As an exception, OpenPFGW uses only the Fermat test for probable prime testing. The program is typically used with multi-thousand digit inputs with a goal of maximum speed with very large inputs. Another well known program that relies only on the Fermat test is PGP where it is only used for testing of self-generated large random values (an open source counterpart, GNU Privacy Guard, uses a Fermat pretest followed by Miller–Rabin tests).

Internet volunteer computing projects such as Great Internet Mersenne Prime Search (GIMPS) and PrimeGrid use the Fermat primality test because there is an efficient proof scheme (Gerbicz-Li) for modular exponentiation. Selected intermediate results, combined with a verifiable delay function, are used to generate a "proof" file for verifying the authenticity and correctness of the computation, protecting against both hardware error and malicious actors.
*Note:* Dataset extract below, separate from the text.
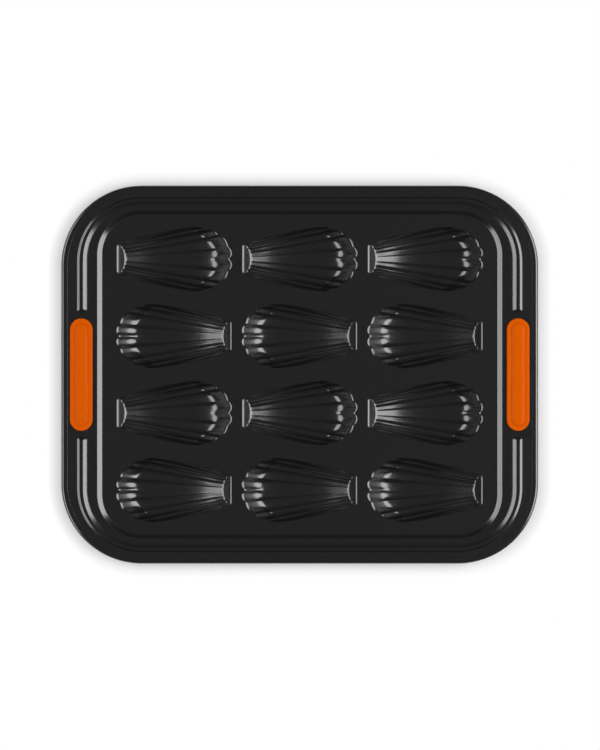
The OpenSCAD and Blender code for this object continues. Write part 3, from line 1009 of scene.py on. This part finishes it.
# The height that the camera distance is measured from, and how far the camera is off the middle.
RIM_Z = 15.95 * MM
CAMERA_SHIFT = (0.25 * MM, -0.34 * MM)
SENSOR = 36.0
FLOOR_SIZE = 7
FLOOR_DROP = 0.1 * MM
# The floor's own light turns from this share to white over this distance outside the outline of the
# pan, whose corners have this radius. Near the pan it glows less, which paints a band of shade
# round the pan on top of its real shadow.
PAINTED_HALO_GLOW_SHARE = 0.25
PAINTED_HALO_FADE = 12.5 * MM
FLOOR_CORNER_R = 68 * MM
# Heights on the world's sphere, from 0 at the horizon to 1 overhead: where the room's light begins
# to grow from this share of its full strength, and where the pale horizon ends.
ROOM_HEIGHT = 0.3
ROOM_LOW_SHARE = 0.3
HORIZON = 0.03


def soft_box(name, side, half_y, low, high, brightness, studio):
    light = bpy.data.lights.new(name, "AREA")
    light.shape = "RECTANGLE"
    light.size = 2 * half_y
    light.size_y = high - low
    light.energy = brightness * math.pi * light.size * light.size_y
    box = bpy.data.objects.new(name, light)
    box.location = (side * studio.lamp_distance, 0, (high + low) / 2)
    box.rotation_euler = (math.pi / 2, 0, side * math.pi / 2)
    box.visible_camera = False
    bpy.context.scene.collection.objects.link(box)


def only_seen(nodes, join, value):
    """The value for camera rays and reflections, and 0 for the light that falls on things."""
    path = nodes.new("ShaderNodeLightPath")
    seen = nodes.new("ShaderNodeMath")
    seen.operation = "MAXIMUM"
    join(path.outputs["Is Camera Ray"], seen.inputs[0])
    join(path.outputs["Is Glossy Ray"], seen.inputs[1])
    both = nodes.new("ShaderNodeMath")
    both.operation = "MULTIPLY"
    join(value, both.inputs[0])
    join(seen.outputs[0], both.inputs[1])
    return both.outputs[0]


def floor_material():
    material, nodes, join, principled = shader("Pale floor")
    set_sockets(principled, {
        "Base Color": (0.96, 0.96, 0.96, 1),
        "Roughness": 0.9,
        "Specular IOR Level": 0,
    })
    reach = nodes.new("ShaderNodeTexCoord").outputs["Object"]
    corner = FLOOR_CORNER_R
    for operation, value in (
        ("ABSOLUTE", None),
        ("SUBTRACT", (HALF_L - corner, HALF_W - corner, 0)),
        ("MAXIMUM", (0, 0, 0)),
        ("LENGTH", None),
    ):
        step = nodes.new("ShaderNodeVectorMath")
        step.operation = operation
        join(reach, step.inputs[0])
        if value:
            step.inputs[1].default_value = value
        reach = step.outputs["Value" if operation == "LENGTH" else "Vector"]
    # Painted shade: the floor glows less near the pan's outline, which darkens a band round the pan
    # on top of its real shadow.
    glow_beyond_painted_halo = ranged(nodes, join, reach, corner, corner + PAINTED_HALO_FADE, PAINTED_HALO_GLOW_SHARE, 1)
    glow = nodes.new("ShaderNodeEmission")
    mix = nodes.new("ShaderNodeMixShader")
    join(only_seen(nodes, join, glow_beyond_painted_halo), mix.inputs[0])
    join(principled.outputs[0], mix.inputs[1])
    join(glow.outputs[0], mix.inputs[2])
    join(mix.outputs[0], nodes["Material Output"].inputs["Surface"])
    return material


def build_world(studio):
    world = bpy.data.worlds.new("Studio")
    world.use_nodes = True
    nodes = world.node_tree.nodes
    join = world.node_tree.links.new
    room = nodes["Background"]
    room.inputs["Color"].default_value = (1, 1, 1, 1)
    pale = nodes.new("ShaderNodeBackground")
    pale.inputs["Color"].default_value = (1, 1, 1, 1)
    where = nodes.new("ShaderNodeTexCoord")
    parts = nodes.new("ShaderNodeSeparateXYZ")
    join(where.outputs["Generated"], parts.inputs[0])
    low = ranged(nodes, join, parts.outputs["Z"], 0, HORIZON, 1, 0)
    light = studio.room_light
    high = ranged(nodes, join, parts.outputs["Z"], ROOM_HEIGHT, 1, ROOM_LOW_SHARE * light, light)
    join(high, room.inputs["Strength"])
    mix = nodes.new("ShaderNodeMixShader")
    join(only_seen(nodes, join, low), mix.inputs[0])
    join(room.outputs[0], mix.inputs[1])
    join(pale.outputs[0], mix.inputs[2])
    join(mix.outputs[0], nodes["World Output"].inputs["Surface"])
    bpy.context.scene.world = world


def build_camera(studio):
    data = bpy.data.cameras.new("Camera")
    data.sensor_fit = "HORIZONTAL"
    data.sensor_width = SENSOR
    data.lens = SENSOR * studio.camera_distance / studio.frame_width
    data.clip_end = 50
    camera = bpy.data.objects.new("Camera", data)
    camera.location = (*CAMERA_SHIFT, RIM_Z + studio.camera_distance)
    bpy.context.scene.collection.objects.link(camera)
    bpy.context.scene.camera = camera


# ---- operators ----


def pan(context):
    return context.scene.shell_pan


class PAN_OT_stage(bpy.types.Operator):
    """Make the floor, the soft boxes, the world and the camera"""

    bl_idname = "pan.stage"
    bl_label = "Stage"

    def execute(self, context):
        studio = pan(context).studio
        bpy.ops.mesh.primitive_plane_add(size=FLOOR_SIZE, location=(0, 0, -FLOOR_DROP))
        floor = context.object
        floor.name = "floor"
        floor.data.materials.append(floor_material())
        soft_box("right_soft_box", 1, RIGHT_HALF_Y, *RIGHT_SPAN, studio.right_lamp, studio)
        board = (BOARD_LOW, RIGHT_SPAN[0])
        soft_box("right_board", 1, RIGHT_HALF_Y, *board, studio.right_board, studio)
        soft_box("left_soft_box", -1, LEFT_HALF_Y, *LEFT_SPAN, studio.left_lamp, studio)
        build_world(studio)
        build_camera(studio)
        context.scene.view_settings.view_transform = "Standard"
        return {"FINISHED"}


class PAN_OT_sheet(bpy.types.Operator):
    """Make the pressed sheet: rows of cups, the deck between them and the flange"""

    bl_idname = "pan.sheet"
    bl_label = "Pressed sheet"

    def execute(self, context):
        settings = pan(context)
        material = kept("Non-stick coating", coating, settings.finish)
        form = ShellForm(settings.cup)
        one, skirt = cup_mesh(form, material)
        tree = cup_row_tree()
        holes = []
        for r in range(1, ROWS + 1):
            turn = 0 if r % 2 else math.pi
            y = ((ROWS + 1) / 2 - r) * ROW_PITCH
            first = (-(COLUMNS - 1) / 2 * COLUMN_PITCH, y, DECK_Z)
            row = bpy.data.objects.new(f"cup_row_{r}", one.data.copy())
            context.scene.collection.objects.link(row)
            nodes = row.modifiers.new("Row of cups", "NODES")
            nodes.node_group = tree
            set_inputs(nodes, {
                "Cups": settings.columns,
                "First cup": first,
                "Spacing": COLUMN_PITCH,
                "Turn": turn,
                "Finish": material,
            })
            as_plain_mesh(row)
            cups = [f"shell_cup_r{r}c{c}" for c in range(1, COLUMNS + 1)]
            finished(row, "nonstick_steel", *cups)
            sign = 1 if r % 2 else -1
            for c in range(COLUMNS):
                holes.append(sign * skirt + np.array([first[0] + c * COLUMN_PITCH, y]))
        bpy.data.objects.remove(one)
        flange, inner = flange_mesh(settings.sheet, material)
        finished(flange, "nonstick_steel", "pan_flange")
        deck = deck_mesh(inner, holes, material)
        finished(deck, "nonstick_steel", "pan_deck")
        return {"FINISHED"}


class PAN_OT_rim(bpy.types.Operator):
    """Make the rolled rim and the wire inside it"""

    bl_idname = "pan.rim"
    bl_label = "Rolled rim"

    def execute(self, context):
        settings = pan(context)
        sheet = settings.sheet
        material = kept("Non-stick coating", coating, settings.finish)
        roll = swept("rim_roll", roll_section(sheet), sheet, material)
        finished(roll, "nonstick_steel", "rolled_rim")
        steel = kept("Drawn wire", drawn_wire, settings.finish)
        wire = swept("rim_wire_ring", wire_section(sheet), sheet, steel)
        finished(wire, "rim_wire_steel", "rim_wire")
        return {"FINISHED"}


class PAN_OT_grips(bpy.types.Operator):
    """Make the two silicone grips"""

    bl_idname = "pan.grips"
    bl_label = "Silicone grips"

    def execute(self, context):
        settings = pan(context)
        material = kept("Silicone", silicone, settings.finish)
        for side, word in ((-1, "left"), (1, "right")):
            piece = grip_mesh(f"{word}_grip_pad", settings.grip, settings.sheet, side, material)
            finished(piece, "silicone", f"grip_{word}")
        return {"FINISHED"}


class PAN_PT_panel(bpy.types.Panel):
    """Sizes, colours and steps of the pan"""

    bl_idname = "PAN_PT_panel"
    bl_label = "Cake pan"
    bl_space_type = "VIEW_3D"
    bl_region_type = "UI"
    bl_category = "Cake pan"

    def draw(self, context):
        settings = pan(context)
        for title, group, operator in (
            ("Cups", settings.cup, "pan.sheet"),
            ("Flange and rim", settings.sheet, "pan.rim"),
            ("Grips", settings.grip, "pan.grips"),
            ("Finish", settings.finish, None),
            ("Studio", settings.studio, "pan.stage"),
        ):
            box = self.layout.box()
            box.label(text=title)
            for name in group.__annotations__:
                box.prop(group, name)
            if operator:
                box.operator(operator)


CLASSES = (
    CupSettings,
    SheetSettings,
    GripSettings,
    FinishSettings,
    StudioSettings,
    PanSettings,
    PAN_OT_stage,
    PAN_OT_sheet,
    PAN_OT_rim,
    PAN_OT_grips,
    PAN_PT_panel,
)


def register():
    for item in CLASSES:
        bpy.utils.register_class(item)
    bpy.types.Scene.shell_pan = PointerProperty(type=PanSettings)


def unregister():
    del bpy.types.Scene.shell_pan
    for item in reversed(CLASSES):
        bpy.utils.unregister_class(item)


def main():
    register()
    bpy.ops.pan.stage()
    bpy.ops.pan.sheet()
    bpy.ops.pan.rim()
    bpy.ops.pan.grips()


if __name__ == "__main__":
    main()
This proof is hard to forge given a low order assumption. The original form of the verification (Gerbicz-Pietrzak) only worked with n being derivable from powers of 2, such as in the case of Mersenne primes, Mersenne cofactors, and Proth primes; Li's modification generalizes it to any n.^[8]

The GIMPS in particular tests Mersenne primes and Mersenne cofactors. The default is to use a = 3 as all Mersenne numbers would pass the test with a = 2.